THIRUVANANTHAPURAM: The 15th finance commission, whose 'terms of reference' have been fiercely objected to by the state, will begin its four-day visit to the state on May 28. The commission, led by its chairman N.K. Singh, will make its independent assessment of the state economy but will also be forced to respond to state's vehement opposition. Incidentally, this is also the 15th FC's first visit to a state in the country.
The chairman will be accompanied by members Shaktikanta Das, Dr Anoop Singh, Dr Ashok Lahiri, Dr Ramesh Chand, secretary Arvind Mehta and other officials. The commission, as part of efforts to understand the state economy better, will hold various interactions and meetings with ministers and senior officials.
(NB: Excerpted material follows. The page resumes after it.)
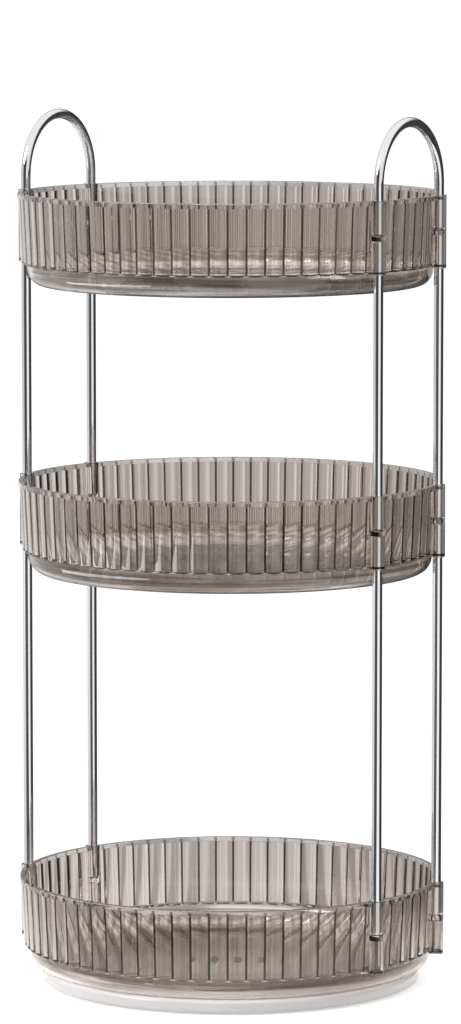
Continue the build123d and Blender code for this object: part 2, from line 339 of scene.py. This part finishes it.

The commission will also meet leaders of various political parties, and trade and industry representatives. There will also be an interactive session with local bodies in the urban and rural areas.
The 15th FC, which has secured a preliminary understanding of the state through its interaction with the Kerala accountant general, acknowledges that the state is one of the most developed and progressive states in terms of development indicators like poverty ratio, health parameters, education parameters as well as per capita income. However, it does not seem impressed by its famed literacy levels. "Kerala's literacy level is the highest amongst all the states at 94 per cent of the population. However, learning outcome is not commensurate," an official statement said.
The state's memorandum to the commission emphasizes its major concerns, and discussions with the commission are expected around the various pints raised by the state. One, the use of 2011 census for funds transfer, as stated in the terms of reference of the 15th FC, will hurt the state's interests, and therefore the 1971 census should be persisted with. Two, if the clause in the ToR that the grant of revenue deficit grants will be reconsidered is implemented then it will affect the capital expenditure of the state.
Three, the share of divisible pool of central taxes to be transferred to the states should be raised from 42 to 50 per cent. Four, the commission should refrain from compressing the fiscal deficit to 1.7 per cent of the GDP. Five, special grants should be sanctioned for coastal development, relief for rubber farmers, forest protection, and for the rehabilitation of the Gulf returnees.